Skewed right – Positively Skewed
- A histogram is skewed right (positively skewed) if it has a single peak and the values of the data set extend much farther to the right of the peak than to the left of the peak.
- Many economic data sets (such as family or individual income) exhibit a positive skew.
- This figure shows an example of a positively skewed histogram created from a sample of family incomes.
Skewed left – Negatively Skewed
- A histogram is skewed left (negatively skewed) if it has a single peak and the values of the data set extend much farther to the left of the peak than to the right of the peak.
- Days from conception to birth are negatively skewed.
- In the figure, the height of each bar represents the number of women whose time from conception to birth fell in the given bin range.
- When a histogram exhibits multiple peaks, it usually means that data from two or more populations are being graphed together.
- For example, suppose the diameter of elevator rails produced by two machines yields the histogram shown in the Figure.
Let’s talk more about Twin Peaks or Multiple Peaks histograms.
In this histogram, the data clusters into two groups.

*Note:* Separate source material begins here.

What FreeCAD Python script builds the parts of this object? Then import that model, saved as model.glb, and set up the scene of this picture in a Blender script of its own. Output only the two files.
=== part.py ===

In all likelihood, the left group of elevator rails is produced by one machine and the right group of elevator rails is produced by other machines.
If your required diameter for an elevator rail is .55 inches, you can conclude that one machine is producing elevator rails that are too narrow, whereas the other machine is producing elevator rails that are too wide.
And both machines are failed to produce your required .55 inches diameter of elevator rails.
This example shows why histograms are a powerful tool in quality control.